* begin SUPPLIED DATA *
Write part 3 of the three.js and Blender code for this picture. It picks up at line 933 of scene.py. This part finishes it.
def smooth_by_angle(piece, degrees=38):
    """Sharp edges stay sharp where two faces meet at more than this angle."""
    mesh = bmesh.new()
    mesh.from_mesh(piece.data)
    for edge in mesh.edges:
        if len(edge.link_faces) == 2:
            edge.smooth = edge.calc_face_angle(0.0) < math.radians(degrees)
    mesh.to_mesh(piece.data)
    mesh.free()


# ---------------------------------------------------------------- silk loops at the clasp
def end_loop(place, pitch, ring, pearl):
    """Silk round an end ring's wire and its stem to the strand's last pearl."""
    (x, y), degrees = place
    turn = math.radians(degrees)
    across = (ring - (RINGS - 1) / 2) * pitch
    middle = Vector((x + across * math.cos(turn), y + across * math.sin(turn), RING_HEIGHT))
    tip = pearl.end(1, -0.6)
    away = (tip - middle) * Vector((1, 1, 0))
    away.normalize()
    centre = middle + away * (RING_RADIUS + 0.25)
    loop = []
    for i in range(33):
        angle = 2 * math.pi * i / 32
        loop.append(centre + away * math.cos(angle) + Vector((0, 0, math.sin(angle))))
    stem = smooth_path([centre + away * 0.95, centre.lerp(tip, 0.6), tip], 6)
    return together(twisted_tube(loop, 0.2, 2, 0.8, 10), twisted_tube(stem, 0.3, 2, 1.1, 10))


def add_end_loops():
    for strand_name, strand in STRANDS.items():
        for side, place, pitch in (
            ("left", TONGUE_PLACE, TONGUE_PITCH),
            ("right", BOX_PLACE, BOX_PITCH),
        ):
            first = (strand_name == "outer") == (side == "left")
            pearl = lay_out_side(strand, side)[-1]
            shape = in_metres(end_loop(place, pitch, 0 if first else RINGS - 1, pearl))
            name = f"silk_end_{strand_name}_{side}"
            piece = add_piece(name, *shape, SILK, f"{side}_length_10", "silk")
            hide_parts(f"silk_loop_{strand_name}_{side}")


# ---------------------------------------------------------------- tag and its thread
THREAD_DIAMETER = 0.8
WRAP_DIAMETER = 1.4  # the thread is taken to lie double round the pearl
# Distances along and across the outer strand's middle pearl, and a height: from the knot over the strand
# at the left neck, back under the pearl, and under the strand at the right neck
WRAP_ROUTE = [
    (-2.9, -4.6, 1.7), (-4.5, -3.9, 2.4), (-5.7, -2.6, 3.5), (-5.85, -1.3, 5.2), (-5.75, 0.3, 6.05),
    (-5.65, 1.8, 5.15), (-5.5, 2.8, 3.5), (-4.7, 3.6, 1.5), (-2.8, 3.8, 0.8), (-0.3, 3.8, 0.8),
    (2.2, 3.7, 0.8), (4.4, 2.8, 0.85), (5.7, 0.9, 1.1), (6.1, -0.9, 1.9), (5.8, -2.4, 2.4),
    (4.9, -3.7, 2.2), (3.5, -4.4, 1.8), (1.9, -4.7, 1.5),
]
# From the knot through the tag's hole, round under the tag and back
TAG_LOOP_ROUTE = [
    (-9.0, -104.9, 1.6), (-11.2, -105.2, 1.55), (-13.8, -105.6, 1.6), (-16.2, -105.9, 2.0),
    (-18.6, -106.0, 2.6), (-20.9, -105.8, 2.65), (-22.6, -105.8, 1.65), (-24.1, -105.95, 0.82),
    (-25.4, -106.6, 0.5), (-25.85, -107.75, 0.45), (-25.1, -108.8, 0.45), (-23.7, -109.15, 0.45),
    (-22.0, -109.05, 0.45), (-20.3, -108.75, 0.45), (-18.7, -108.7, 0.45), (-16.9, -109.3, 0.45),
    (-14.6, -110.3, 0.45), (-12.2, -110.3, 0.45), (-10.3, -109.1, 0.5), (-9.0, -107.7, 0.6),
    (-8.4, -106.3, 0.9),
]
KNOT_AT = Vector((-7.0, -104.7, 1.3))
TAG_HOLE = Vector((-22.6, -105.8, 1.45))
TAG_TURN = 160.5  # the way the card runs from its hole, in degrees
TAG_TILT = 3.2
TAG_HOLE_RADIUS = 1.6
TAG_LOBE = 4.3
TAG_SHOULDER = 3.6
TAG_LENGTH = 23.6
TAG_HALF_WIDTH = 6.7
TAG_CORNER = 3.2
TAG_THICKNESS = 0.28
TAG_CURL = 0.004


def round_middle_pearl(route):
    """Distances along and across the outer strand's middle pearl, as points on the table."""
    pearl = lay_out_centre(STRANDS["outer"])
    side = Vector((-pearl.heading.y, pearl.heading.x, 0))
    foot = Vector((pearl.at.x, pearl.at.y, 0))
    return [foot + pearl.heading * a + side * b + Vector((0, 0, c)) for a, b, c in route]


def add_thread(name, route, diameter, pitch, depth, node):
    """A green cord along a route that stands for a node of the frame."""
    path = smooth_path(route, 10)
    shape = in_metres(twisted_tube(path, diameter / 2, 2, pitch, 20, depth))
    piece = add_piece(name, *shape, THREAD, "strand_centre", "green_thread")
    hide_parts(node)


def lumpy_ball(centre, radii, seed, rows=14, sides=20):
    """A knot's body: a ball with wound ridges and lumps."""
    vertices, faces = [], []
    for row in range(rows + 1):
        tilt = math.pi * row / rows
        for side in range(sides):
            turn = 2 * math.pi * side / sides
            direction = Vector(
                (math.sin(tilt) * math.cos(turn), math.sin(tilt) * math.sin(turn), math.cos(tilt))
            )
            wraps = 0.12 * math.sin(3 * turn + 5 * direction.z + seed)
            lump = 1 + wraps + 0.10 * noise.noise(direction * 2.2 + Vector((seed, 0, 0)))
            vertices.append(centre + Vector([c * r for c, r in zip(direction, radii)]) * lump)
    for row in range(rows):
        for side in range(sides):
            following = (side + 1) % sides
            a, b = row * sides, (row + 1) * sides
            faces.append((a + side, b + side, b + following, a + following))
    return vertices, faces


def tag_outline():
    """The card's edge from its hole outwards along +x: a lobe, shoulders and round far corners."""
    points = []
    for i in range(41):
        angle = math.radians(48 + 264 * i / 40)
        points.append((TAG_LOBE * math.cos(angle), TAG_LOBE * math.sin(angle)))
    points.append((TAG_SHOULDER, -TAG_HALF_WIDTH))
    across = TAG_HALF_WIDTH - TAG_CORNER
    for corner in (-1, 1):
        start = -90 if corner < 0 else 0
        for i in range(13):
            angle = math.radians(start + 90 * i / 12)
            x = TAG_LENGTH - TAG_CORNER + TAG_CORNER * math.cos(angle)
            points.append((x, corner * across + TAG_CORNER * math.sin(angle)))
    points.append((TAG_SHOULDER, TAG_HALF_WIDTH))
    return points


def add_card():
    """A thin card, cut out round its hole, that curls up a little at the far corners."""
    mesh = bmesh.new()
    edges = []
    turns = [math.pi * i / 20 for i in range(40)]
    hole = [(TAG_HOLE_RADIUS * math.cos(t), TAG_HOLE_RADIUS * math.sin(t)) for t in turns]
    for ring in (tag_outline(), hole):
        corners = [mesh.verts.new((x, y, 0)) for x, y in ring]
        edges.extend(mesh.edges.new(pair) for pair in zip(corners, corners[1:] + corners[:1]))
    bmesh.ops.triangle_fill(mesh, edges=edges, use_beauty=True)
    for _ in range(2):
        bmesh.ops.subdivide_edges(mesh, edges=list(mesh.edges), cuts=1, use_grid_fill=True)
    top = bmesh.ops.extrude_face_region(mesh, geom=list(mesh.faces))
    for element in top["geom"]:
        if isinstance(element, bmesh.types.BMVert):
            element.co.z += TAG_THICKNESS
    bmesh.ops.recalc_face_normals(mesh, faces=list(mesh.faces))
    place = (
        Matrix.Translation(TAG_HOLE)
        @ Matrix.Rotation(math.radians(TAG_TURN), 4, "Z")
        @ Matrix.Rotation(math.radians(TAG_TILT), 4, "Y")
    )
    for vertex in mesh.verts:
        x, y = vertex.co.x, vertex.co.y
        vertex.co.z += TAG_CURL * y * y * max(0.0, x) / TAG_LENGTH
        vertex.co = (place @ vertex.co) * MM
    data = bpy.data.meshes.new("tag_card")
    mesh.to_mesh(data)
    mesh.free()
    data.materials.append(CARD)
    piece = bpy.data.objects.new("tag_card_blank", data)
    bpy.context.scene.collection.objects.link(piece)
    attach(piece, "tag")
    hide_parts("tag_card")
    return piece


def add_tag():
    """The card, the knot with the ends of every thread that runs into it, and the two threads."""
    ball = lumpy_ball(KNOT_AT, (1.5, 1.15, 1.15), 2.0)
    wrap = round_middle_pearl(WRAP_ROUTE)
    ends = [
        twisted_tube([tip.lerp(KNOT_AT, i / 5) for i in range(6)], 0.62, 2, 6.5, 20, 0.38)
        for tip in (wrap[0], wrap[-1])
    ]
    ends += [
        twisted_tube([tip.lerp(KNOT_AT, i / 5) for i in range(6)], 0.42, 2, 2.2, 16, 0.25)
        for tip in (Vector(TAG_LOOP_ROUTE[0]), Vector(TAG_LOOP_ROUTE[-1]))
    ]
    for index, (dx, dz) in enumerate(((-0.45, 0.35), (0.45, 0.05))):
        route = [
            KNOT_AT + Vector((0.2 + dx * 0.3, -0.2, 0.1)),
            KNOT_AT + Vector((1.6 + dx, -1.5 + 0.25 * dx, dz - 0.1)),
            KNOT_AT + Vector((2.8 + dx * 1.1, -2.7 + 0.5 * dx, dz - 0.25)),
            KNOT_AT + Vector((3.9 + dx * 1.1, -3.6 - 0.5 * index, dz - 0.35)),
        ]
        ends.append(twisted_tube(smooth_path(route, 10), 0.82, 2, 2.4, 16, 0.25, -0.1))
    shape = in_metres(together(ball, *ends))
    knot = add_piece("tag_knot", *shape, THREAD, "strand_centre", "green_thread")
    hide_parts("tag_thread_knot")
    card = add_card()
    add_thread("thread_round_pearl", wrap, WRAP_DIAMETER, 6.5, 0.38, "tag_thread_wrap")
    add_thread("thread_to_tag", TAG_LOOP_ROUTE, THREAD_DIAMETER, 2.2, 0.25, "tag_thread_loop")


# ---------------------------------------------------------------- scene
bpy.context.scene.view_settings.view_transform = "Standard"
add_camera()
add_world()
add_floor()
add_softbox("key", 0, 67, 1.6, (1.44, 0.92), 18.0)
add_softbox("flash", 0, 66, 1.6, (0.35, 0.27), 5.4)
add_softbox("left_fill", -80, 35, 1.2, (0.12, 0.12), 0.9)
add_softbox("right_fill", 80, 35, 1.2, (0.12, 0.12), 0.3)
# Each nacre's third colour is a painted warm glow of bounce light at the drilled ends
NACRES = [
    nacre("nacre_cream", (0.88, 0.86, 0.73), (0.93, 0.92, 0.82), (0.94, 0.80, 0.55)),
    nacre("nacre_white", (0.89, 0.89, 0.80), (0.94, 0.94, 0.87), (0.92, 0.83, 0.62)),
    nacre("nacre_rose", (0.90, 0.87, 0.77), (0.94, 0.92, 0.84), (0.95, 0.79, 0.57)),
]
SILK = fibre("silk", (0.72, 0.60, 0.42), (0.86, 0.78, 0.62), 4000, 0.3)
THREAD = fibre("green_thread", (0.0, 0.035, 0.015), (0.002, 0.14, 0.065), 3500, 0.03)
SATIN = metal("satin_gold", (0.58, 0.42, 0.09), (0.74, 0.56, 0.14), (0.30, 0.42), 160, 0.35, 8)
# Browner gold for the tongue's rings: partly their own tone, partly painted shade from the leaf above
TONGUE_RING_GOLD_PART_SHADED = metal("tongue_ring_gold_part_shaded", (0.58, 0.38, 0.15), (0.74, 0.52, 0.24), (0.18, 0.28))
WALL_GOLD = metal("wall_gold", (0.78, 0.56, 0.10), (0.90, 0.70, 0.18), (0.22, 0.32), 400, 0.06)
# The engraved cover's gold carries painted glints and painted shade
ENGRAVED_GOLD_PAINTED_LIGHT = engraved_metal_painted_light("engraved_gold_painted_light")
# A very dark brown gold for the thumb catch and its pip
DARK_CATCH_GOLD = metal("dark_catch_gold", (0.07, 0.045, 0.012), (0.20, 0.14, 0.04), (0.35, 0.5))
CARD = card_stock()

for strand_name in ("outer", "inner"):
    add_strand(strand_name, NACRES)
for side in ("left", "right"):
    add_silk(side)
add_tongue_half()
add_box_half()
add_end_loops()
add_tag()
* end SUPPLIED DATA *
Everything from the first line of the data through the line containing "2, 1.1, 10))" should be echoed exactly. Add nothing.

RESPONSE FOR THIS EXERCISE »
Write part 3 of the three.js and Blender code for this picture. It picks up at line 933 of scene.py. This part finishes it.
def smooth_by_angle(piece, degrees=38):
    """Sharp edges stay sharp where two faces meet at more than this angle."""
    mesh = bmesh.new()
    mesh.from_mesh(piece.data)
    for edge in mesh.edges:
        if len(edge.link_faces) == 2:
            edge.smooth = edge.calc_face_angle(0.0) < math.radians(degrees)
    mesh.to_mesh(piece.data)
    mesh.free()


# ---------------------------------------------------------------- silk loops at the clasp
def end_loop(place, pitch, ring, pearl):
    """Silk round an end ring's wire and its stem to the strand's last pearl."""
    (x, y), degrees = place
    turn = math.radians(degrees)
    across = (ring - (RINGS - 1) / 2) * pitch
    middle = Vector((x + across * math.cos(turn), y + across * math.sin(turn), RING_HEIGHT))
    tip = pearl.end(1, -0.6)
    away = (tip - middle) * Vector((1, 1, 0))
    away.normalize()
    centre = middle + away * (RING_RADIUS + 0.25)
    loop = []
    for i in range(33):
        angle = 2 * math.pi * i / 32
        loop.append(centre + away * math.cos(angle) + Vector((0, 0, math.sin(angle))))
    stem = smooth_path([centre + away * 0.95, centre.lerp(tip, 0.6), tip], 6)
    return together(twisted_tube(loop, 0.2, 2, 0.8, 10), twisted_tube(stem, 0.3, 2, 1.1, 10))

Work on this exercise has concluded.